Much-loved character actor Philip Seymour Hoffman's sudden death due to a heroin overdose back in February this year was a shock, one of those things that no one saw coming. But look hard at his final performance in "A Most Wanted Man" and behind the role you can see it in his eyes — that funk, that despair, that whatever-it-was that drove him back off the wagon and onto the needle. It's a desperate performance in a mostly well-mannered film.

"A Most Wanted Man" is based on a novel by John le Carre in which the author updated his trademark Cold War espionage tropes to the war on terror. It's a sleek, cerebral spy story, art-directed to death by Anton Corbijn, who is settling into slow-burn thrillers after the post-punk intensity of his Ian Curtis/Joy Division biopic "Control." (And cinematographer Benoit Delhomme turns in some of his best work since the films he shot in the 1990s such as "Cyclo" and "The Scent of Green Papaya.")

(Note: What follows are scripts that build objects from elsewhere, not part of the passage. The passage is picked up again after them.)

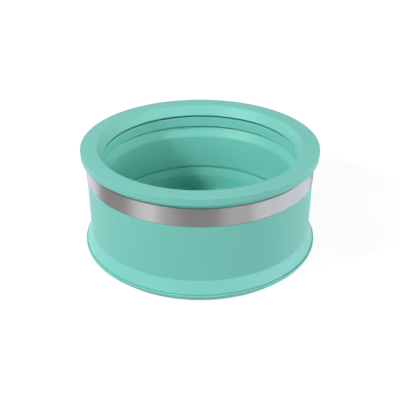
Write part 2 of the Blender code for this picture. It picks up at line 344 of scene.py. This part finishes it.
def rim():
    """Rim: a rounded lower edge, a flat top and an inner slope, hollow behind the slope."""
    groove_inside = SLEEVE_BORE - FIT_GAP
    groove_outside = BAND_RADIUS - BAND_THICKNESS
    slope_top = RIM_RADIUS - RIM_LAND
    slope_width = slope_top - BORE
    roof = RIM_TOP - RIM_ROOF
    rib = groove_inside - RIM_RIB
    lean = slope_width * (1 - RIM_ROOF / (RIM_TOP - SLOPE_BOTTOM))
    underside = RIM_TOP - RIM_THICKNESS + UNDERSIDE_RISE
    return turned(
        "rim",
        [
            (groove_outside, underside, MOULD_EDGE),
            (RIM_RADIUS, underside, BEAD_FILLET),
            (RIM_RADIUS, RIM_TOP, MOULD_EDGE),
            (slope_top, RIM_TOP, BROW_FILLET),
            (BORE, SLOPE_BOTTOM, LINE_FILLET),
            (BORE + RIM_WALL, SLOPE_BOTTOM, MOULD_EDGE),
            (BORE + RIM_WALL + lean, roof, 0),
            (rib, roof, 0),
            (rib, SLOPE_BOTTOM, MOULD_EDGE),
            (groove_inside, SLOPE_BOTTOM, MOULD_EDGE),
            (groove_inside, roof, 0),
            (groove_outside, roof, 0),
        ],
    )


def band():
    """Steel strip in the recess under the rim."""
    inside = BAND_RADIUS - BAND_THICKNESS
    top = BAND_TOP - BAND_DROP
    ends = [(inside, BAND_BOTTOM), (BAND_RADIUS, BAND_BOTTOM), (BAND_RADIUS, top), (inside, top)]
    return turned("band", [(radius, height, STEEL_EDGE) for radius, height in ends])


def sleeve():
    """Drum with its flared skirt, a seat for the band and a tongue for the rim."""
    seat = BAND_RADIUS - BAND_THICKNESS - FIT_GAP
    outside = BAND_RADIUS - BAND_PROUD
    counterbore = SLEEVE_BORE + COUNTERBORE_DEPTH
    return turned(
        "sleeve",
        [
            (counterbore, SKIRT_BOTTOM, MOULD_EDGE),
            (SKIRT_RADIUS, SKIRT_BOTTOM, EDGE_FILLET),
            (outside, SKIRT_BOTTOM + FLARE_HEIGHT, CREASE_FILLET),
            (outside, BAND_BOTTOM - FIT_GAP, MOULD_EDGE),
            (seat, BAND_BOTTOM - FIT_GAP, 0),
            (seat, SLEEVE_TONGUE_TOP, MOULD_EDGE),
            (SLEEVE_BORE, SLEEVE_TONGUE_TOP, MOULD_EDGE),
            (SLEEVE_BORE, SKIRT_BOTTOM + COUNTERBORE_HEIGHT, MOULD_EDGE),
            (counterbore, SKIRT_BOTTOM + COUNTERBORE_HEIGHT, 0),
        ],
    )


def lip(ring_radius, lip_radius, top, edge):
    """Outside of a lip from its underside to its top edge, with the groove for its seal."""
    underside = top - LIP_HEIGHT
    return [
        (ring_radius, underside, MOULD_EDGE),
        (lip_radius, underside, MOULD_EDGE),
        (lip_radius, underside + GROOVE_LOW, MOULD_EDGE),
        (ring_radius, underside + GROOVE_LOW, 0),
        (ring_radius, underside + GROOVE_HIGH, 0),
        (lip_radius, underside + GROOVE_HIGH, MOULD_EDGE),
        (lip_radius, top, edge),
    ]


def middle_wall():
    """Middle ring: a thin wall with a lip outside and a deep shoulder inside."""
    outside = MIDDLE_LIP - LIP_DEPTH
    inside = outside - RING_WALL
    return turned(
        "middle_wall",
        [
            (inside, MIDDLE_BOTTOM, MOULD_EDGE),
            (outside, MIDDLE_BOTTOM, MOULD_EDGE),
            *lip(outside, MIDDLE_LIP, MIDDLE_TOP, EDGE_FILLET),
            (SHOULDER_BORE, MIDDLE_TOP, LINE_FILLET),
            (SHOULDER_BORE, MIDDLE_TOP - SHOULDER_HEIGHT, LINE_FILLET),
            (inside, MIDDLE_TOP - SHOULDER_HEIGHT, EDGE_FILLET),
        ],
    )


def inner_wall():
    """Inner ring: a tongue below, a lip above and a slope inside the lip."""
    outside = BORE + RING_WALL
    seam = CUP_TOP + SLIT
    return turned(
        "inner_wall",
        [
            (outside - TONGUE_WALL, TONGUE_BOTTOM, MOULD_EDGE),
            (outside, TONGUE_BOTTOM, MOULD_EDGE),
            *lip(outside, INNER_LIP, INNER_TOP, MOULD_EDGE),
            (BORE + SHELF_WIDTH, INNER_TOP, MOULD_EDGE),
            (BORE, INNER_TOP - SHELF_DROP, SHELF_FILLET),
            (BORE, seam, SEAM_FILLET),
            (outside - TONGUE_WALL, seam, 0),
        ],
    )


def well():
    """Bottom cup: the floor and the lowest wall."""
    step = CUP_RADIUS - TONGUE_WALL - FIT_GAP
    inside = BORE - BOTTOM_STEP
    floor_top = CUP_BOTTOM + FLOOR_THICKNESS
    return turned(
        "well",
        [
            (0, CUP_BOTTOM, 0),
            (CUP_RADIUS, CUP_BOTTOM, MOULD_EDGE),
            (CUP_RADIUS, GASKET_BOTTOM - FIT_GAP, MOULD_EDGE),
            (step, GASKET_BOTTOM - FIT_GAP, 0),
            (step, CUP_TOP, STEP_EDGE),
            (inside + WELL_WIDTH, CUP_TOP, TOP_FILLET),
            (inside, CUP_TOP - WELL_DROP, WELL_FILLET),
            (inside, floor_top, FLOOR_FILLET),
            (0, floor_top, 0),
        ],
    )


def base():
    """Foot: a shallow dish with a tapered side, hollow underneath."""
    dish = CUP_RADIUS + FIT_GAP
    web_top = CUP_BOTTOM - FIT_GAP
    undercut = FOOT_RADIUS - UNDERCUT_WIDTH
    seam = SKIRT_BOTTOM - FOOT_SEAM
    return turned(
        "base",
        [
            (0, UNDERCUT_HEIGHT, 0),
            (undercut - UNDERCUT_HEIGHT, UNDERCUT_HEIGHT, EDGE_FILLET),
            (undercut, 0, EDGE_FILLET),
            (FOOT_RADIUS - FOOT_TAPER, 0, FOOT_FILLET),
            (FOOT_RADIUS, FOOT_TOP - FOOT_EDGE, FOOT_SHOULDER_FILLET),
            (FOOT_RADIUS, seam, TOP_FILLET),
            (dish, seam, MOULD_EDGE),
            (dish, web_top, 0),
            (0, web_top, 0),
        ],
    )


def dress():
    """Give every solid its looks: a finer piece in its place, or a finish on the solid itself."""
    plastic = moulded_polypropylene()
    steel = brushed_stainless()
    silicone = moulded_silicone()
    place(rim(), "rim_ring", plastic)
    place(band(), "steel_band", steel)
    place(sleeve(), "outer_sleeve", plastic)
    place(middle_wall(), "middle_ring", plastic)
    place(inner_wall(), "inner_ring", plastic)
    place(well(), "bottom_cup", plastic)
    place(base(), "foot", plastic)
    for node in ("sleeve_retainer", "middle_retainer"):
        frame["nodes"][node].material_slots[0].material = plastic
    for node in ("inner_seal", "middle_seal", "bottom_gasket"):
        frame["nodes"][node].material_slots[0].material = silicone


# ---- Studio ----


def light_from(name, azimuth, elevation, size, power, tint="#FFFFFF", use="both"):
    """Soft box that looks at the cup from an azimuth (0 is +X, 90 is +Y) and an elevation, in degrees.

    Its size is in metres and its power in watts. Its use is "both", "light" for a fill that isn't
    reflected, or "reflection" for a card that is only reflected.
    """
    data = bpy.data.lights.new(name, "AREA")
    data.shape = "RECTANGLE"
    data.size, data.size_y = size
    data.energy = power
    data.color = colour(tint)[:3]
    lamp = bpy.data.objects.new(name, data)
    bpy.context.scene.collection.objects.link(lamp)
    around, up = math.radians(azimuth), math.radians(elevation)
    direction = Vector((math.cos(around) * math.cos(up), math.sin(around) * math.cos(up), math.sin(up)))
    lamp.location = direction * LAMP_DISTANCE
    lamp.rotation_euler = direction.to_track_quat("Z", "Y").to_euler()
    lamp.visible_diffuse = use != "reflection"
    lamp.visible_glossy = use != "light"


def seen_only(tree):
    """One for rays from the camera, reflections and clear materials, and none for light on the cup."""
    rays = add(tree, "ShaderNodeLightPath")
    total = rays.outputs["Is Camera Ray"]
    for name in ("Is Glossy Ray", "Is Transmission Ray"):
        both = add(tree, "ShaderNodeMath", operation="ADD")
        tree.links.new(total, both.inputs[0])
        tree.links.new(rays.outputs[name], both.inputs[1])
        total = both.outputs["Value"]
    return total


def floor():
    """Plain pale floor, seen as white."""
    mesh = bpy.data.meshes.new("floor")
    bm = bmesh.new()
    bmesh.ops.create_grid(bm, x_segments=1, y_segments=1, size=FLOOR_REACH)
    bmesh.ops.translate(bm, verts=bm.verts, vec=(0, 0, -FLOOR_DROP))
    bm.to_mesh(mesh)
    bm.free()
    ground = bpy.data.objects.new("floor", mesh)
    bpy.context.scene.collection.objects.link(ground)
    material, tree, shader = new_finish("white paper floor")
    shader.inputs["Base Color"].default_value = colour("#8C8C8C")
    shader.inputs["Roughness"].default_value = 0.9
    shader.inputs["Specular IOR Level"].default_value = 0.0
    shader.inputs["Emission Color"].default_value = (1, 1, 1, 1)

    # A little below white round the cup, where the lamps add the rest, and white farther out
    position = add(tree, "ShaderNodeTexCoord").outputs["Object"]
    reach = add(tree, "ShaderNodeVectorMath", [(0, position)], operation="LENGTH")
    white = add(tree, "ShaderNodeMapRange", [("Value", reach.outputs["Value"])])
    white.inputs["From Min"].default_value = FLOOR_NEAR
    white.inputs["From Max"].default_value = FLOOR_FAR
    white.inputs["To Min"].default_value = NEAR_WHITE
    white.inputs["To Max"].default_value = FAR_WHITE
    level = add(
        tree, "ShaderNodeMath", [(0, seen_only(tree)), (1, white.outputs["Result"])], operation="MULTIPLY"
    )
    tree.links.new(level.outputs["Value"], shader.inputs["Emission Strength"])
    mesh.materials.append(material)


def world():
    """White surroundings, seen and reflected but lighting nothing."""
    scene_world = bpy.data.worlds.new("studio")
    bpy.context.scene.world = scene_world
    scene_world.use_nodes = True
    background = scene_world.node_tree.nodes["Background"]
    background.inputs["Color"].default_value = (1, 1, 1, 1)
    scene_world.node_tree.links.new(seen_only(scene_world.node_tree), background.inputs["Strength"])


def camera():
    """Camera close to the cup, looking down into it from the front."""
    data = bpy.data.cameras.new("camera")
    data.lens = CAMERA_LENS
    data.sensor_width = CAMERA_SENSOR
    data.clip_start = 0.01
    eye = bpy.data.objects.new("camera", data)
    bpy.context.scene.collection.objects.link(eye)
    back = Vector((0, -math.cos(CAMERA_ELEVATION), math.sin(CAMERA_ELEVATION)))
    eye.location = CAMERA_TARGET + CAMERA_DISTANCE * back
    eye.rotation_euler = (math.pi / 2 - CAMERA_ELEVATION, 0, 0)
    bpy.context.scene.camera = eye


def studio():
    """Floor, surroundings, camera and lamps."""
    floor()
    world()
    camera()

    # The fills shade the plastic, and the cards give the steel band its light and dark zones
    light_from("key", 211, 38, (0.12, 0.1), 4.4, use="light")
    light_from("key_card", 216, 28, (0.4, 0.3), 3.5, use="reflection")
    light_from("left_high", 180, 56, (0.26, 0.26), 0.95, use="light")
    light_from("left_card", 149, 3, (0.5, 0.08), 2.7, "#E8F0FF", use="reflection")
    light_from("front_left", 234, 24, (0.45, 0.26), 1.4)
    light_from("front_right", 302, 24, (0.36, 0.26), 1.8)
    light_from("front_right_low", 325, 12, (0.3, 0.2), 0.9)
    light_from("right_high", 346, 40, (0.26, 0.26), 1.2)
    light_from("right_low", 355, 12, (0.34, 0.2), 1.05)
    light_from("right", 22, 20, (0.5, 0.2), 1.2)
    light_from("right_card", 358, 3, (1.6, 0.08), 7.2, "#D3E5FF", use="reflection")
    light_from("back_left", 144, 20, (0.3, 0.26), 1.0, use="light")

    bpy.context.scene.view_settings.view_transform = "Standard"


dress()
studio()
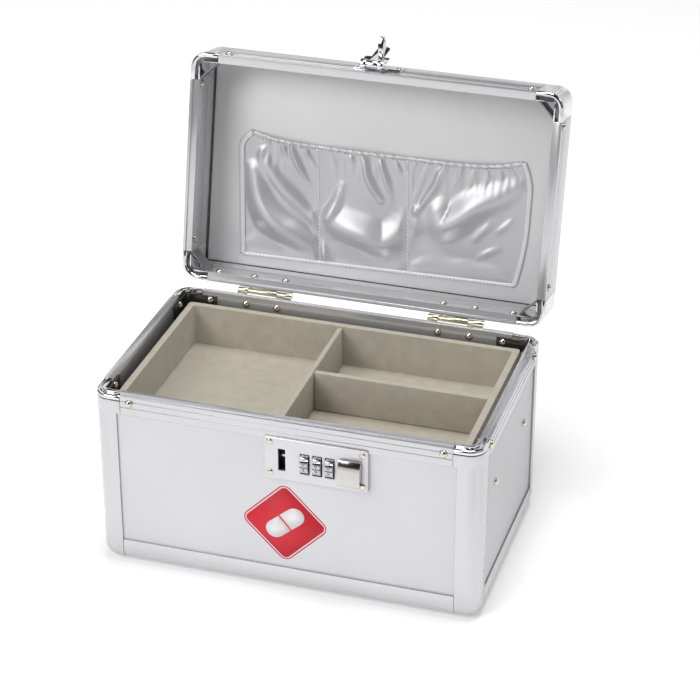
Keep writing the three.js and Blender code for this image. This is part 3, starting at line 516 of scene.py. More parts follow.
@dataclass
class CaseFittings:
    """Dresses the fixed pieces of the base and the lid. Sizes are in millimetres."""

    joinery: Joinery
    # Width, fit and height of the dark strips of painted shadow along the lining's edges.
    cord: float = 1.3
    hinge_side_cord: float = 0.45
    cord_fit: float = 0.15
    cord_height: float = 0.7
    gusset_fit: float = 0.3

    def build(self) -> None:
        """Make all of them."""
        base, lid, hands, single = Body.BASE, Body.LID, (Side.LEFT, Side.RIGHT), (None,)
        groups = (
            (Side, (
                ("panel_{}", SILVER_BOARD, base, 0.2), ("sill_{}", EDGE_ALLOY, base, 0.35),
                ("rim_{}", EDGE_ALLOY, base, 0.6), ("lid_frame_{}", EDGE_ALLOY, lid, 0.8),
            )),
            (Corner, (
                ("post_{}", EDGE_ALLOY, base, 0.35), ("rim_corner_{}", PLATED, base, 0.5),
                ("lid_corner_{}", PLATED, lid, 0.4), ("bracket_{}", DARK_STEEL, base, 0.3),
            )),
            (single, (
                ("panel_floor", SILVER_BOARD, base, 0.2), ("lid_panel", SILVER_BOARD, lid, 0.2),
                ("lid_liner", LINING, lid, 0.2),
            )),
            (hands, (
                ("tray_ledge_{}", DARK_STEEL, base, 0.2), ("hinge_{}_base", YELLOW_STEEL, base, 0.25),
                ("hinge_{}_lid", YELLOW_STEEL, lid, 0.25), ("handle_bracket_{}", BRIGHT, lid, 0.3),
            )),
            (single, (("handle_bail", MOULDED, Body.HANDLE, 0.3),)),
        )
        for places, rows in groups:
            for place in places:
                for name, finish, body, break_mm in rows:
                    node = name.format(place.value) if place else name
                    piece = self.joinery.dress(node, finish, body, break_mm)
                    if name == "lid_corner_{}":
                        self._grey_gusset(piece)
        self._liner_cord()

    def _liner_cord(self) -> None:
        """Lay dark strips between the lining and the lid's walls: painted shadow standing for the shade in
        the gap there.
        """
        inset = CASE.lid_wall + self.cord_fit
        half_w = CASE.width / 2 - inset
        near, far = inset, CASE.depth - inset
        between = (-half_w + self.cord, half_w - self.cord)
        level = (CASE.liner_up + self.cord_fit, CASE.liner_up - self.cord_height)
        shape = bmesh.new()
        lid_block(shape, (-half_w, between[0]), (near, far), level)
        lid_block(shape, (between[1], half_w), (near, far), level)
        lid_block(shape, between, (near, near + self.hinge_side_cord), level)
        lid_block(shape, between, (far - self.cord, far), level)
        # Painted shadow: dark lacquer strips where the gap between frame and lining only holds shade.
        finish_piece(as_object("liner_painted_shadow_strip", shape), DARK_STEEL, Body.LID)

    def _grey_gusset(self, piece: Piece) -> None:
        """Give the slanting gusset inside a lid corner a dark grey copy of the plated finish: painted shade
        in place of its bright reflection.
        """
        piece.data.materials.append(GUSSET_SHADE.build())
        back = CASE.lid_pose().inverted()
        inset = CASE.wall_depth + self.gusset_fit
        half_w, half_d = CASE.width / 2 - inset, CASE.depth / 2 - inset
        below_liner = CASE.base_height + CASE.parting_gap + CASE.liner_up
        for face in piece.data.polygons:
            middle = back @ face.center / MM
            if abs(middle.x) < half_w and abs(middle.y) < half_d and middle.z < below_liner:
                # These faces of the gusset take the painted shade.
                face.material_index = 1


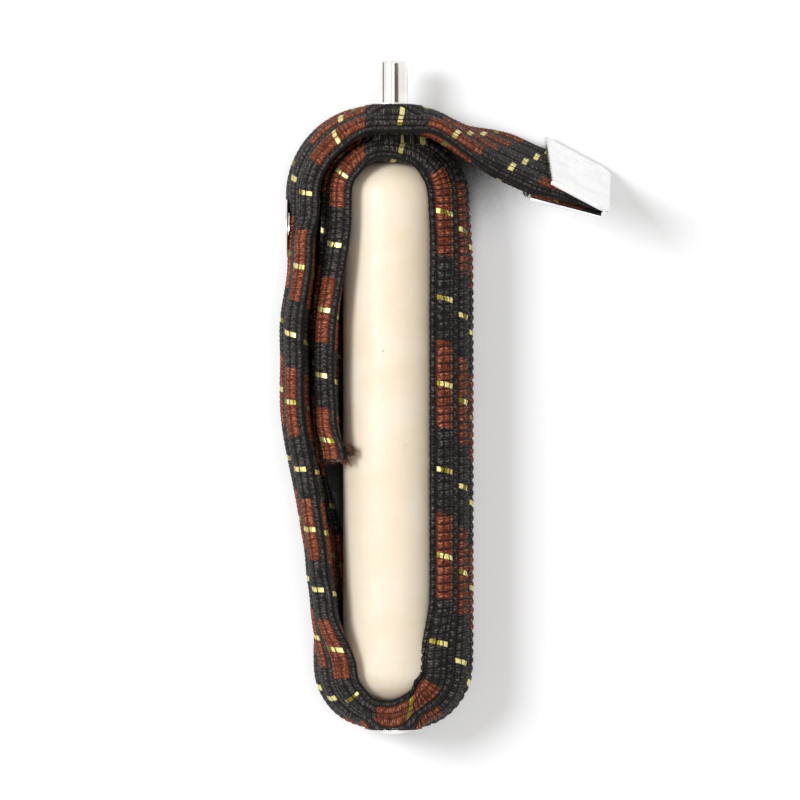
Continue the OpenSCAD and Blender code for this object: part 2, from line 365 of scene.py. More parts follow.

Hoffman plays a shambling but driven German intelligence agent, Gunther Bachmann, in charge of an off-the-books anti-terror squad in Hamburg, the city that harbored Mohamed Atta and many of the 9/11 plotters. He's on the trail of a suspected Chechen radical, Issa Karpov (Grigoriy Dobrygin), who has snuck into Germany and is seeking assistance from human-rights attorney Annabel Richter (Rachel McAdams). Is Issa a legitimate asylum-seeker or a potential suicide bomber? Tension rises between Bachmann, who wishes to follow his prey deeper to trace the links, and his unsubtle rivals in German intelligence and the CIA, who'd prefer a quick takedown. Nobody's motives are entirely clear, and the film focuses on matters of trust and betrayal more than gunplay and chases.